RECORDED DATA >>
BEGIN

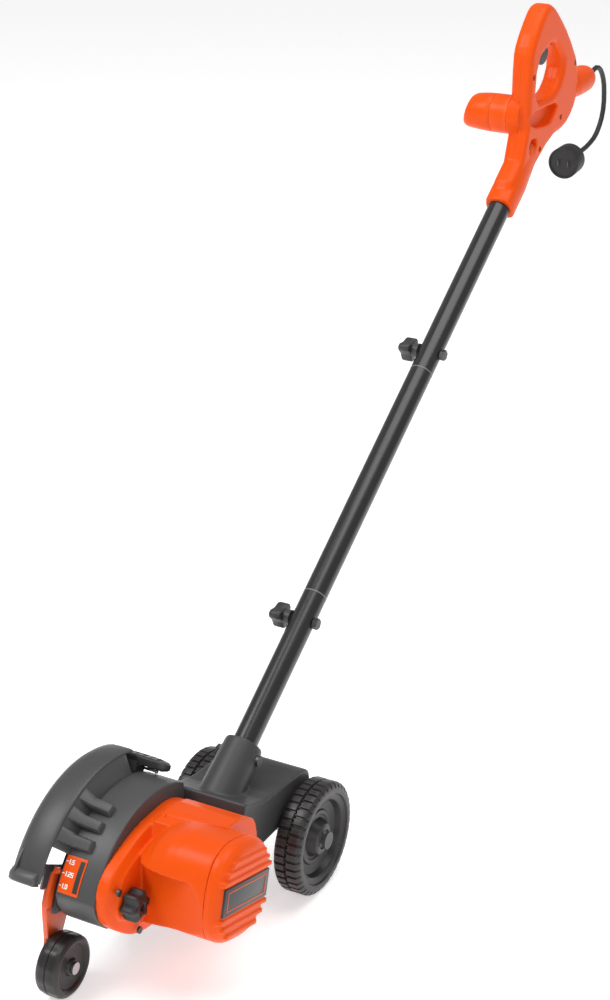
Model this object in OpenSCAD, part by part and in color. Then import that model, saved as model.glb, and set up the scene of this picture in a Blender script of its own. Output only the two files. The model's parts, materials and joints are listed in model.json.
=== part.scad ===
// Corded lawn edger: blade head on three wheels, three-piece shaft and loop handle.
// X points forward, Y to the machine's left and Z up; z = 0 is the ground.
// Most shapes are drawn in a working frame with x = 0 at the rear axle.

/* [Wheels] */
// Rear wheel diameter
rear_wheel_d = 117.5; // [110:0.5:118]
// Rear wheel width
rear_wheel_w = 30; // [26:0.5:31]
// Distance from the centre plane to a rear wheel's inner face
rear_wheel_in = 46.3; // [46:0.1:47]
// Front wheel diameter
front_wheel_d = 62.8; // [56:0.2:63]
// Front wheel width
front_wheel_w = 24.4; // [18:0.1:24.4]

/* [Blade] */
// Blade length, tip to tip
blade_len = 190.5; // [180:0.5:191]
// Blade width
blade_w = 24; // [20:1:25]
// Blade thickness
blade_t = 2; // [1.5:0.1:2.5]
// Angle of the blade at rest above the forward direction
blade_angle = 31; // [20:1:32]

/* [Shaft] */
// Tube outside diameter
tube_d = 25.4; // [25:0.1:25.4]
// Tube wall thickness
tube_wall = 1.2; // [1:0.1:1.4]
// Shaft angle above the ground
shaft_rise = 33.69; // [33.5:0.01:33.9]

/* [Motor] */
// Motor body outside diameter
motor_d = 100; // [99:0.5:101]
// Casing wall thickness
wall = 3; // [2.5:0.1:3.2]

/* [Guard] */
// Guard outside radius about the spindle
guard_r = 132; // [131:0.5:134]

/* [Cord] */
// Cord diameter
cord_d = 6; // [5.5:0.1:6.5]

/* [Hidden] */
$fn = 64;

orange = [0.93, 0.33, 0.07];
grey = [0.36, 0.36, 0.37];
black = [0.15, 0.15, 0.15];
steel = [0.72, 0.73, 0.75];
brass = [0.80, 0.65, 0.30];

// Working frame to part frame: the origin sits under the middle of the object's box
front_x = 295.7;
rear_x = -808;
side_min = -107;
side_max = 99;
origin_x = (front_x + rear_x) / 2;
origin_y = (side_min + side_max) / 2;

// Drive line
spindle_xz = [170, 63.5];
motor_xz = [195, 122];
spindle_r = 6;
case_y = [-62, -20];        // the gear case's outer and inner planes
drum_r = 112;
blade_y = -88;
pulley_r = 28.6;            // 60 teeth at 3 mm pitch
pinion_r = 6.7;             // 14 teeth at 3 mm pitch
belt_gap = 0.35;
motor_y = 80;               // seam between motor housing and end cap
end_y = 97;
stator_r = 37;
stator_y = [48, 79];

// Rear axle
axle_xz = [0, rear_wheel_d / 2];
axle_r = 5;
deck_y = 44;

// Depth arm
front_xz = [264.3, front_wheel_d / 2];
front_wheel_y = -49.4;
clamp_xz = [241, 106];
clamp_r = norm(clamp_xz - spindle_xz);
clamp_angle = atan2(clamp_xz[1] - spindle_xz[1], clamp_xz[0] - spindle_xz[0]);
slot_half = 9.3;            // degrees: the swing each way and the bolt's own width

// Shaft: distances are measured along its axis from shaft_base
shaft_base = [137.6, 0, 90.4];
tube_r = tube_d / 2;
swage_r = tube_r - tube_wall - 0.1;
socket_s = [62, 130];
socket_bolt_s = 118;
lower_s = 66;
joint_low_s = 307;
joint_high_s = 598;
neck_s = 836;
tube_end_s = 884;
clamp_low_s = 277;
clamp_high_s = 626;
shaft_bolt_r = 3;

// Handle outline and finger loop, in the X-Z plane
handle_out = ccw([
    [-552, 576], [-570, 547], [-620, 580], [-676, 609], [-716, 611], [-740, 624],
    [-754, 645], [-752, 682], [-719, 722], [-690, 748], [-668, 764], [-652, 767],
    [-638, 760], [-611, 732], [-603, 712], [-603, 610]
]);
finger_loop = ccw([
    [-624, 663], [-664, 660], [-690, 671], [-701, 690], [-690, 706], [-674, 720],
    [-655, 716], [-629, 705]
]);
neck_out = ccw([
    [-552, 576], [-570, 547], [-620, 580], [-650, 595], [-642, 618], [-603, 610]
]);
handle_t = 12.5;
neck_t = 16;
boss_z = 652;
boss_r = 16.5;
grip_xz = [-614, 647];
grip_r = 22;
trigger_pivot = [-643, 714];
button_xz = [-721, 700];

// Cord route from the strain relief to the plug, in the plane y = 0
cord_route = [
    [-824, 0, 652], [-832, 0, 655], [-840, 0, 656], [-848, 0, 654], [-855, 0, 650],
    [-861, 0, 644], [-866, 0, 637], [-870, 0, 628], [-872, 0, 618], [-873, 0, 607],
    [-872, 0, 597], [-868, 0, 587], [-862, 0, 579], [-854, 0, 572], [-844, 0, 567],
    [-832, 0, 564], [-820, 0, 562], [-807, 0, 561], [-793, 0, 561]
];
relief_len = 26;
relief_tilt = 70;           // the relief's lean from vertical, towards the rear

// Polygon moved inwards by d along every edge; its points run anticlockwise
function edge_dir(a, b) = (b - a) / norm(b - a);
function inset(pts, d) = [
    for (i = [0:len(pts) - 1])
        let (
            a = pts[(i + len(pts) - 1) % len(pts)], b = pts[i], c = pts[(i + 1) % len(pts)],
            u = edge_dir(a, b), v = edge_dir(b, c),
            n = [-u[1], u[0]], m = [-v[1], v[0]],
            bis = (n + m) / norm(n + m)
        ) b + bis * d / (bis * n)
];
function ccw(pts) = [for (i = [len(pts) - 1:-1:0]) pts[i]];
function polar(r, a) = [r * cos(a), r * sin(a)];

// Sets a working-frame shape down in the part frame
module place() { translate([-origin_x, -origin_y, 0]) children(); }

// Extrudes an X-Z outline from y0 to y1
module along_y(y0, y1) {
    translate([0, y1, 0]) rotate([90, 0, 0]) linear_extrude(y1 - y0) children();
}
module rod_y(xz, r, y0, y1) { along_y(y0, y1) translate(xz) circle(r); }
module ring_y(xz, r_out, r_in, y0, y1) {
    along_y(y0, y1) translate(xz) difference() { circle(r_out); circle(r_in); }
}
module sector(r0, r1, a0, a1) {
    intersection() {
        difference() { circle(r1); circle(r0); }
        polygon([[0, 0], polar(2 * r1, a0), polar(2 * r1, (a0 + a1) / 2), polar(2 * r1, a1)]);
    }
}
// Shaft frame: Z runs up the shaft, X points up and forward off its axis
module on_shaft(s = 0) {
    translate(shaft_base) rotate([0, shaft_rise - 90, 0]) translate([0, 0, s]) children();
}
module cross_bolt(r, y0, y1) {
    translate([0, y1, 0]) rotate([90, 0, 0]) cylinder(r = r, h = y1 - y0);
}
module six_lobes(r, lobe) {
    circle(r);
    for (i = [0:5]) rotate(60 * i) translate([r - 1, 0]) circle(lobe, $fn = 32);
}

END

Using the material above, quote the first line and each line after it, stopping at and including the line that holds "origin_y = (side_min + side_max) / 2;".

OUTPUT >>
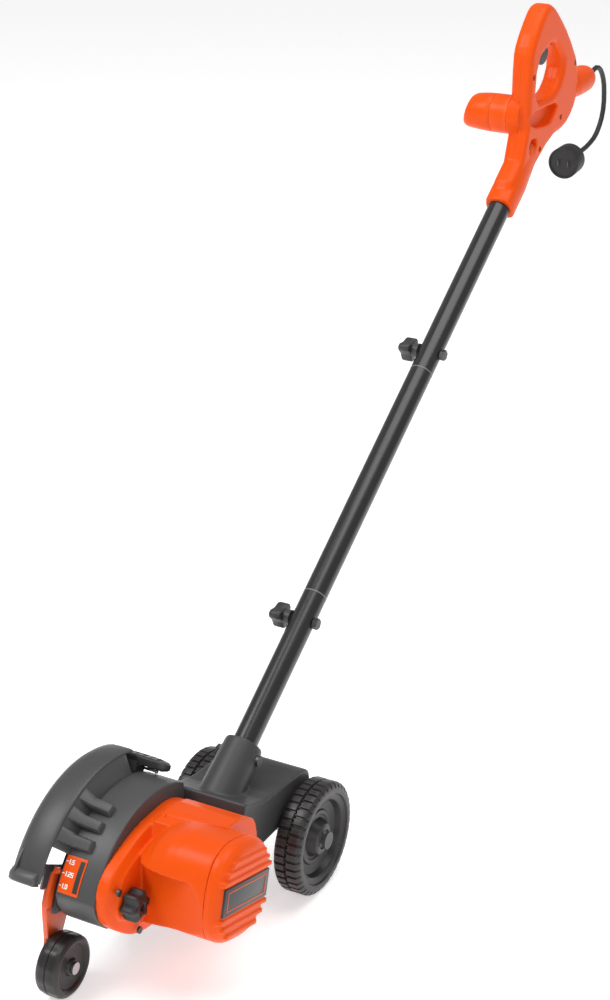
Model this object in OpenSCAD, part by part and in color. Then import that model, saved as model.glb, and set up the scene of this picture in a Blender script of its own. Output only the two files. The model's parts, materials and joints are listed in model.json.
=== part.scad ===
// Corded lawn edger: blade head on three wheels, three-piece shaft and loop handle.
// X points forward, Y to the machine's left and Z up; z = 0 is the ground.
// Most shapes are drawn in a working frame with x = 0 at the rear axle.

/* [Wheels] */
// Rear wheel diameter
rear_wheel_d = 117.5; // [110:0.5:118]
// Rear wheel width
rear_wheel_w = 30; // [26:0.5:31]
// Distance from the centre plane to a rear wheel's inner face
rear_wheel_in = 46.3; // [46:0.1:47]
// Front wheel diameter
front_wheel_d = 62.8; // [56:0.2:63]
// Front wheel width
front_wheel_w = 24.4; // [18:0.1:24.4]

/* [Blade] */
// Blade length, tip to tip
blade_len = 190.5; // [180:0.5:191]
// Blade width
blade_w = 24; // [20:1:25]
// Blade thickness
blade_t = 2; // [1.5:0.1:2.5]
// Angle of the blade at rest above the forward direction
blade_angle = 31; // [20:1:32]

/* [Shaft] */
// Tube outside diameter
tube_d = 25.4; // [25:0.1:25.4]
// Tube wall thickness
tube_wall = 1.2; // [1:0.1:1.4]
// Shaft angle above the ground
shaft_rise = 33.69; // [33.5:0.01:33.9]

/* [Motor] */
// Motor body outside diameter
motor_d = 100; // [99:0.5:101]
// Casing wall thickness
wall = 3; // [2.5:0.1:3.2]

/* [Guard] */
// Guard outside radius about the spindle
guard_r = 132; // [131:0.5:134]

/* [Cord] */
// Cord diameter
cord_d = 6; // [5.5:0.1:6.5]

/* [Hidden] */
$fn = 64;

orange = [0.93, 0.33, 0.07];
grey = [0.36, 0.36, 0.37];
black = [0.15, 0.15, 0.15];
steel = [0.72, 0.73, 0.75];
brass = [0.80, 0.65, 0.30];

// Working frame to part frame: the origin sits under the middle of the object's box
front_x = 295.7;
rear_x = -808;
side_min = -107;
side_max = 99;
origin_x = (front_x + rear_x) / 2;
origin_y = (side_min + side_max) / 2;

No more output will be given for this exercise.